Вместо всех отсутствующих религиозных и социальных установлений у австралийцев имеется система тотемизма. Австралийские племена распадаются на маленькие семьи, или кланы, из которых каждая носит имя своего тотема. Что же такое тотем? Обыкновенно животное, идущее в пищу, безвредное или опасное, внушающее страх, реже растение или сила природы (дождь, вода), находящиеся в определенном отношении ко всей семье. Тотем, во-первых, является праотцем всей семьи, кроме того, ангелом-хранителем и помощником, предрекающим будущее и узнающим и милующим своих детей, даже если обычно он опасен для других. Лица одного тотема за то связаны священным само собой влекущим наказания обязательством не убивать (уничтожать) своего тотема и воздерживаться от употребления его мяса (или от другого доставляемого им наслаждения). Признак тотема не связан с отдельным животным или отдельным существом, а со всеми индивидами этого рода. От времени до времени устраиваются праздники, на которых лица одного тотема в церемониальных танцах изображают или подражают движениям своего тотема.

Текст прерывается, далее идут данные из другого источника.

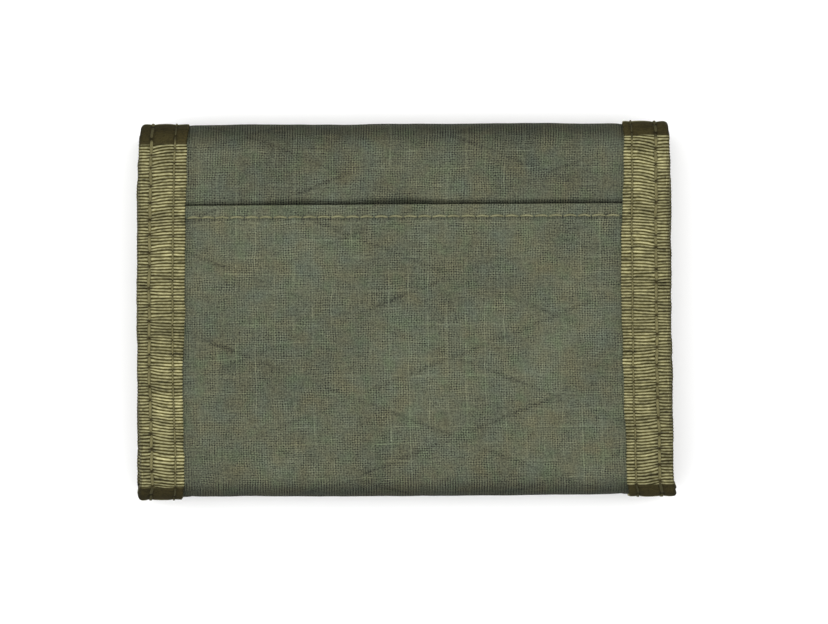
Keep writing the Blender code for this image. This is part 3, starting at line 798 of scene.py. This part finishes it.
def knots(values):
    return lambda s: np.interp(s, CREASE_ROWS, values)


def tape_face(side, level, face):
    """Depth of a tape's face under a stitch, from the depth of that leg."""
    return lambda x, s: level(s) - face * tape_swell(half_width(s, side) - np.abs(x), s, side)


def tape_stitches(name, side, low, high, level, face):
    """The two rows of stitches along one leg of a tape, between two places on the strip."""
    made = []
    for row, (at, (slip, gap, wide, tall)) in enumerate(zip(ROWS[side], ROW_THREADS)):
        holes, following = HOLES[side, row][:-1], HOLES[side, row][1:]
        keep = (holes >= low - 0.01) & (holes < high)
        holes, following = holes[keep], following[keep]
        if not len(holes):
            continue
        slack = (hashed(holes, side, 3) - 0.5) * slip
        x0 = side * (half_width(holes, side) - at) + slack
        x1 = side * (half_width(following, side) - at) - slack * 0.6
        made.append(stitches(f"{name}_{row + 1}", np.stack([x0, holes + gap], -1),
                             np.stack([x1, following - gap], -1), tape_face(side, level, face),
                             THREAD, wide, tall, face, 5 + row))
    return made


def left_wide(s):
    return np.interp(s, [-42, -20, 0, 38], [10.5, 10.6, 11.3, 11.35])


def right_wide(s):
    return np.interp(s, [-42, -20, 8, 38], [11.0, 11.2, 11.55, 10.7])


def lining_wide(s):
    return TAPE_WIDE - 0.4


def face_level(s):
    return 0 * s


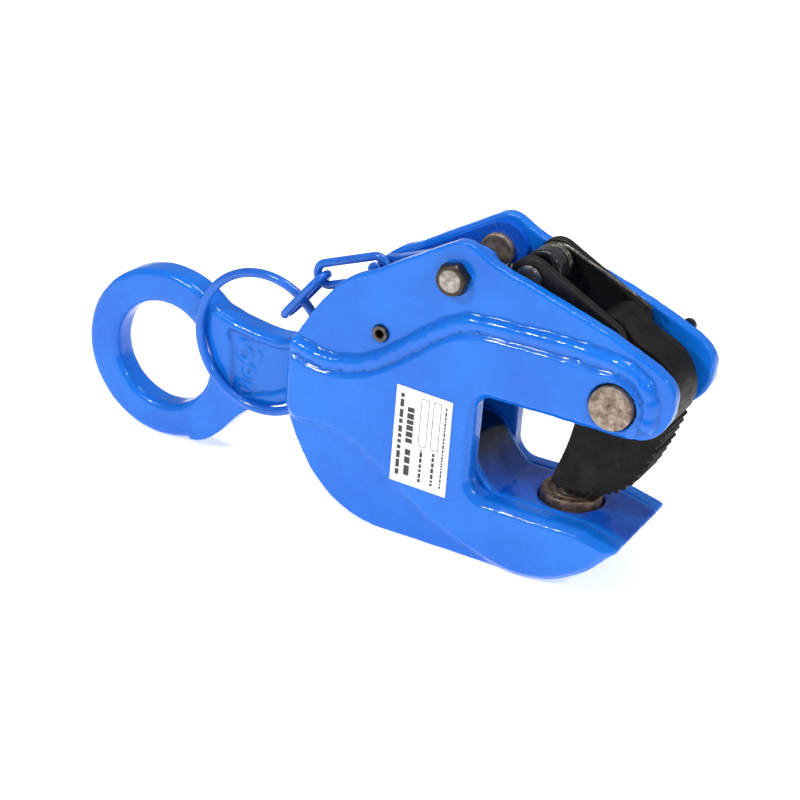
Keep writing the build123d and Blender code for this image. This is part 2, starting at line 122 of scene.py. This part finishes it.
def paint(name, base, dark, chips=True, rough=(0.20, 0.34), inside=None):
    m, nt, b, v = new_mat(name)
    big = noise(nt, v, 22, 3, 0.55)
    col = ramp(nt, big, [(0.30, dark), (0.62, base)])
    # faint runs and thin spots in the enamel
    fine = noise(nt, v, 160, 5, 0.6, 0.3)
    col = mix(nt, maprange(nt, fine, 0.52, 0.8, 0.0, 0.35), col, tuple(min(1, c * 1.25 + 0.004) for c in base))
    if chips:
        g = nt.nodes.new("ShaderNodeNewGeometry")
        speck = noise(nt, v, 520, 2, 0.5)
        edge = maprange(nt, g.outputs["Pointiness"], 0.56, 0.66, 0.0, 0.6)
        sp = maprange(nt, speck, 0.60, 0.66, 0.0, 1.0)
        mm = nt.nodes.new("ShaderNodeMath"); mm.operation = "MULTIPLY"
        nt.links.new(edge, mm.inputs[0]); nt.links.new(sp, mm.inputs[1])
        col = mix(nt, mm.outputs[0], col, (0.10, 0.16, 0.30))
        dirt = noise(nt, v, 900, 2, 0.5)
        col = mix(nt, maprange(nt, dirt, 0.74, 0.78, 0.0, 0.55), col, (0.01, 0.05, 0.22))
    corner_shade_geo = nt.nodes.new("ShaderNodeNewGeometry")
    col = mix(nt, maprange(nt, corner_shade_geo.outputs["Pointiness"], 0.455, 0.494, 0.7, 0.0), col, tuple(c * 0.30 for c in dark))   # painted shade: the concave corners are darkened towards a third of the dark tone
    if inside:
        # painted shade: faces inside the cavity between the plates are darkened, and towards the back of the throat
        # they go nearly black
        sp = nt.nodes.new("ShaderNodeSeparateXYZ"); nt.links.new(v, sp.inputs[0])
        ab = nt.nodes.new("ShaderNodeMath"); ab.operation = "ABSOLUTE"; nt.links.new(sp.outputs[1], ab.inputs[0])
        depth = maprange(nt, ab.outputs[0], inside[1] - 0.0012, inside[1] + 0.0012, 1.0, 0.0)
        back = maprange(nt, sp.outputs[0], inside[0] - 0.012, inside[0] + 0.003, 1.0, 0.0)
        # outer faces of the jaw block look down or back, so they are left out of the painted shade
        gn = nt.nodes.new("ShaderNodeNewGeometry")
        dt = nt.nodes.new("ShaderNodeVectorMath"); dt.operation = "DOT_PRODUCT"
        nt.links.new(gn.outputs["Normal"], dt.inputs[0]); dt.inputs[1].default_value = (0.6, 0.0, 0.8)
        keep = nt.nodes.new("ShaderNodeMath"); keep.operation = "MULTIPLY"
        nt.links.new(depth, keep.inputs[0]); nt.links.new(maprange(nt, dt.outputs["Value"], -0.5, -0.15, 0.0, 1.0), keep.inputs[1])
        depth = keep.outputs[0]
        k = nt.nodes.new("ShaderNodeMath"); k.operation = "MULTIPLY"
        nt.links.new(depth, k.inputs[0]); nt.links.new(back, k.inputs[1])
        throat_shade = ramp(nt, noise(nt, v, 90, 4, 0.6), [(0.35, (0.0015, 0.004, 0.016)), (0.7, (0.003, 0.018, 0.085))])
        shade = ramp(nt, noise(nt, v, 70, 4, 0.6), [(0.35, (0.002, 0.060, 0.42)), (0.7, (0.004, 0.105, 0.56))])
        col = mix(nt, depth, col, shade)
        col = mix(nt, k.outputs[0], col, throat_shade)
    nt.links.new(col, b.inputs["Base Color"])
    nt.links.new(maprange(nt, noise(nt, v, 60, 4, 0.6), 0.3, 0.7, rough[0], rough[1]), b.inputs["Roughness"])
    b.inputs["Coat Weight"].default_value = 0.46
    b.inputs["Coat Roughness"].default_value = 0.04
    b.inputs["Specular IOR Level"].default_value = 0.15
    b.inputs["IOR"].default_value = 1.5
    p = bump(nt, b, noise(nt, v, 95, 3, 0.5), 0.18, 0.0010)
    p = bump(nt, b, noise(nt, v, 620, 3, 0.55), 0.16, 0.00022, p)
    nt.links.new(p, b.inputs["Coat Normal"])
    return m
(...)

Тотем передается по наследству по материнской или отцовской линии; весьма вероятно, что первоначально повсюду был первый род передачи, и только затем произошла его замена вторым. Принадлежность к тотему лежит в основе всех социальных обязательств австралийцев; с одной стороны она выходит за границы принадлежности к одному племени, и с другой стороны отодвигает на задний план кровное родство.

Тотем не связан ни с областью, ни с местоположением. Лица одного тотема живут раздельно и мирно уживаются с приверженцами других тотемов.

А теперь мы должны, наконец, перейти к тем особенностям тотемистической системы, которые привлекают к ней интерес психоаналитика. Почти повсюду, где имеется тотем, существует закон, что члены одного и того же тотема не должны вступать друг с другом в половые отношения, следовательно, не могут также вступать между собой в брак. Это и составляет связанную с тотемом эксогамию.

Этот строго соблюдаемый запрет весьма замечателен. Он не оправдывается ничем из того, что мы до сих пор узнали о понятии или о свойствах тотема. Невозможно поэтому понять, каким образом он попал в систему тотемизма. Нас поэтому не удивляет, если некоторые исследователи определенно полагают, что первоначально – в древнейшие времена и соответственно настоящему смыслу – эксогамия не имела ничего общего с тотемизмом, а была некогда к нему добавлена без глубокой связи в то время, когда возникла необходимость в брачных ограничениях. Как бы там ни было, соединение тотемизма с эксогамией существует и оказывается очень прочным.

В дальнейшем изложении мы выясним значение этого запрета.

a) Соплеменники не ждут, пока наказание виновного за нарушение этого запрета постигнет его, так сказать, автоматически, как при других запретах тотема (например, при убийстве животного тотема), а виновный самым решительным образом наказывается всем племенем, как будто дело идет о том, чтобы предотвратить угрожающую всему обществу опасность или освободить его от гнетущей вины. Несколько строк из книги Frazer'a могут показать, как серьезно относятся к подобным преступлениям эти с нашей точки зрения в других отношениях довольно безнравственные дикари.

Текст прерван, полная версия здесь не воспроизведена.